Passo assim os dias, indo aos treinos, sonhando, acreditando, prevendo, suspirando que “hoje é que vai ser!”. Sempre que tal não acontece, e tantas que são essas vezes, esfrego as mãos nos calos da certeza de que foi apenas mais uma jornada que correu menos bem.
E como sabe bem desabafar no flash interview do café do bairro, com os amigos, cúmplices de clube e de assiduidade – contar na primeira pessoa o que correu bem, o que correu mal, por quanto correu mas, com a cabeça já na jornada seguinte.
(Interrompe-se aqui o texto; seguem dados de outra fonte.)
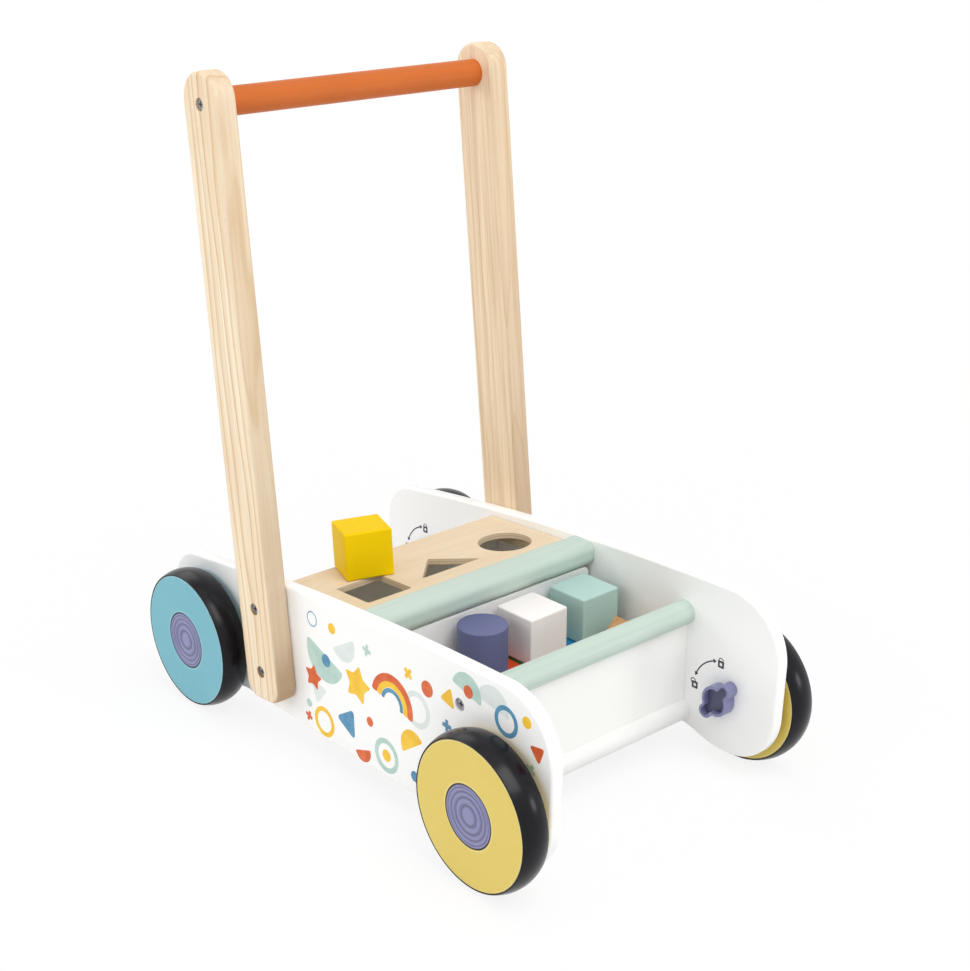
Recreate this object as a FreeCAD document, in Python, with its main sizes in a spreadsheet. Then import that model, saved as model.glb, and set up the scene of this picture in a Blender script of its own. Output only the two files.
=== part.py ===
import FreeCAD, Part
import math
import os
import re
import Sketcher

# A wooden baby walker: two side panels carry a block tray in front, a shape-sorter box behind it,
# four rubber-tyred wheels with brake knobs, and a push bar on two tilted posts.
# The walker stands on Z = 0, its front faces -Y and the child walks behind it, at +Y.
# Left and right are the child's: left is +X. Millimetres throughout.

# ---------------------------------------------------------------- driving sizes

SIZES = {
    # wheels and their axles
    "wheel_diameter": 120.0,
    "wheel_base": 366.0,
    "wheel_width": 23.5,
    "wheel_gap": 5.5,
    "tyre_band": 3.7,
    "tread_crown": 2.8,
    "tyre_edge_radius": 0.6,
    "tyre_bead_width": 7.0,
    "tyre_bead_depth": 1.5,
    "disc_edge_chamfer": 0.6,
    "cap_diameter": 47.8,
    "cap_recess_depth": 10.0,
    "cap_face_thickness": 4.5,
    "cap_skirt_thickness": 2.0,
    "cap_recess_gap": 0.5,
    "bush_diameter": 12.0,
    "flange_diameter": 20.0,
    "flange_thickness": 1.2,
    "bolt_diameter": 8.0,
    "bolt_head_diameter": 14.0,
    "bolt_head_height": 4.0,
    "running_gap": 0.05,
    "joint_gap": 0.3,
    # side panels
    "panel_span": 224.0,
    "panel_thickness": 11.0,
    "panel_front": 238.8,
    "panel_front_lean": 5.0,
    "panel_rear": 242.0,
    "panel_low": 22.0,
    "panel_front_top": 155.8,
    "panel_rear_top": 118.4,
    "panel_top_radius": 3250.0,
    "lobe_low": 13.2,
    "lobe_reach": 11.0,
    "lobe_run": 27.0,
    "lobe_blend_radius": 78.0,
    "lobe_corner_radius": 46.0,
    "front_top_radius": 50.0,
    "rear_top_radius": 36.0,
    "panel_edge_radius": 2.5,
    # posts and push bar
    "post_thickness": 18.4,
    "post_width": 45.2,
    "post_tilt": 5.4,
    "post_foot_back": 86.4,
    "post_foot_height": 63.9,
    "post_screw_pitch": 54.2,
    "post_rise": 449.5,
    "post_above": 23.8,
    "post_below": 25.1,
    "post_top_radius": 21.0,
    "post_foot_radius": 14.0,
    "post_edge_radius": 3.0,
    "push_bar_diameter": 22.0,
    # screws
    "screw_diameter": 5.0,
    "screw_head_diameter": 9.6,
    "screw_hole_gap": 0.2,
    "screw_sink": 1.4,
    "screw_head_height": 2.4,
    "screw_head_edge": 0.7,
    "post_screw_length": 50.0,
    "rod_screw_length": 38.0,
    "cross_recess_width": 1.2,
    "cross_recess_depth": 1.4,
    # sorter box
    "lid_thickness": 6.0,
    "lid_tilt": 3.72,
    "lid_behind_screw": 0.7,
    "lid_above_screw": 13.6,
    "lid_length": 100.0,
    "lid_side_gap": 0.3,
    "lid_edge_radius": 0.8,
    "square_hole_size": 43.2,
    "square_hole_side": 67.6,
    "square_hole_from_rear": 61.9,
    "square_hole_radius": 2.0,
    "round_hole_diameter": 45.4,
    "round_hole_side": 74.3,
    "round_hole_from_rear": 59.5,
    "triangle_hole_base": 62.2,
    "triangle_hole_side": 3.9,
    "triangle_hole_from_rear": 73.8,
    "rail_front": 37.0,
    "rail_height": 20.3,
    "rail_above_lid": 8.3,
    "rail_rear": 0.0,
    "rail_slope_start": 14.0,
    "rail_lap": 8.0,
    "rail_front_radius": 7.5,
    "rail_rear_radius": 12.0,
    "pin_diameter": 8.0,
    "pin_length": 26.0,
    "pin_in_panel": 6.0,
    "pin_pitch": 13.0,
    "pin_row_back": 23.0,
    "pin_row_below_top": 12.8,
    "floor_thickness": 6.0,
    "floor_height": 43.1,
    "dado_depth": 4.0,
    "board_gap": 0.1,
    "rear_wall_thickness": 14.0,
    "rear_wall_edge_radius": 1.5,
    "outlet_width": 150.0,
    "outlet_height": 42.4,
    "outlet_radius": 8.0,
    "cleat_size": 10.0,
    "lid_cleat_length": 76.0,
    "lid_cleat_from_rear": 15.0,
    "divider_thickness": 6.0,
    "divider_front": 33.0,
    "divider_side_gap": 1.8,
    "divider_top_gap": 1.0,
    "divider_corner_radius": 6.0,
    "divider_edge_radius": 1.0,
    "divider_cleat_length": 74.0,
    # front of the tray
    "rod_diameter": 20.0,
    "rod_forward": 140.5,
    "top_rod_height": 120.0,
    "low_rod_height": 34.5,
    "front_panel_thickness": 6.0,
    "rod_groove_depth": 4.0,
    # brake knobs
    "knob_height": 10.0,
    "knob_hub_diameter": 25.4,
    "knob_ear_diameter": 12.0,
    "knob_ear_distance": 14.8,
    "knob_wall": 2.3,
    "knob_cup_depth": 5.0,
    "knob_neck_radius": 2.5,
    "knob_cup_neck_radius": 1.2,
    "knob_rim_radius": 0.8,
    "knob_angle": 127.5,
    "nut_width": 13.0,
    "nut_height": 4.0,
    # toy blocks
    "block_size": 40.0,
    "block_edge_radius": 1.6,
    "block_gap": 0.15,
    "orange_from_left": 131.0,
    "green_from_left": 89.0,
    "blue_from_left": 47.5,
    "red_from_left": 30.0,
    "violet_from_left": 141.2,
    "white_from_left": 89.6,
    "mint_from_left": 32.3,
    "yellow_from_left": 161.0,
    "yellow_from_rear": 25.0,
    "turned_block_gap": 0.6,
    "roof_block_base": 51.0,
    "roof_block_length": 34.0,
}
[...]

Só com um milagre haverei de materializar em conquista o esforço de tanta jornada, de tanta época. Passam-se anos, décadas, um jejuar infinito, eis que quando e já quando ninguém acreditava ser possível, no mais privado dos meus sonhos, o barulho ensurdecedor do rugido de uma rolha a fugir de uma garrafa do champanhe mais caro, dá-me o primeiro lugar, dá-me o campeonato. Há leão! Sou finalmente o maior, o melhor dos melhores. A liga já cá canta, ganhei este campeonato, e este, já ninguém mo tira. Custou mas, que sabor teve esta conquista. A prova que enquanto há visa, há esperança. E volto a fazer parte do maior clube do mundo. Festejo até de manhã, achando-me dono de tudo sem me lembrar de nada. E sem um tostão no bolso, lá vou eu trabalhar, ainda bêbado do fim-de-semana, na segunda, a circular de taça na mão.